Indian-origin engineer resigns from Microsoft to protest company’s alleged support for Israel
On Friday, Vaniya Agrawal had interrupted Microsoft’s 50th anniversary celebration, calling the technology conglomerate’s senior leadership ‘hypocrites’.

A software engineer of Indian origin Vaniya Agrawal has resigned from Microsoft to protest the United States technology conglomerate’s role in supplying artificial intelligence technology to the Israeli military amid the war on Gaza.
A group named “No Azure For Apartheid”, representing Microsoft employees who are against the company sharing its technology with Israel, shared in a blog on Monday with Agrawal’s resignation letter.

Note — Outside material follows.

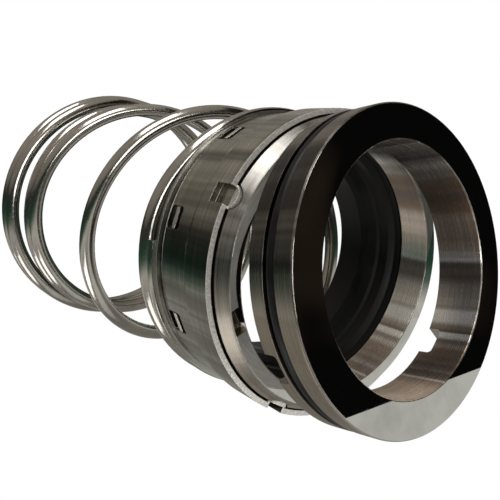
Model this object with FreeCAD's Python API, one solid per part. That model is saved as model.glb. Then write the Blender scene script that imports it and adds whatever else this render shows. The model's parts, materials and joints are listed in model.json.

Azure is Microsoft’s public cloud computing platform. It provides computing, analytics, storage and networking services.
The email was shared days after Agrawal interrupted Microsoft’s 50th anniversary celebration, when the company’s co-founder Bill Gates, former Chief Executive Officer Steve Ballmer and current Chief Executive Officer Satya Nadella were on stage.
“Shame on you all,” Agrawal told them on Friday, according to The Verge. “You are all hypocrites. Fifty thousand Palestinians in Gaza have been murdered with Microsoft technology. Shame on all of you for celebrating on their blood. Cut ties with Israel.”
Before her, another Microsoft software engineer, Ibtihal Aboussad, had interrupted Mustafa Suleyman, the CEO of the company’s artificial intelligence unit, during the event.
“You claim that you care about using AI for good but Microsoft sells AI weapons to the Israeli military,” Aboussad told Suleyman.
On Tuesday, the Associated Press reported that Microsoft had fired Aboussad.
In the termination letter sent to Aboussad, the company accused her of misconduct “designed to gain notoriety and cause maximum disruption to this highly anticipated event”.
To Agrawal, Microsoft said it had “decided to make your resignation immediately effective today”.
In her email to the company leadership and employees, Agrawal said that she joined Microsoft believing in its mission to “empower every person and every organization on the planet to achieve more”.
“I believed that Microsoft was dedicated to philanthropy and promoting fundamental rights around the world,” she wrote. “But, over the past 1.5 years, I have grown more aware of Microsoft’s growing role in the military industrial complex.”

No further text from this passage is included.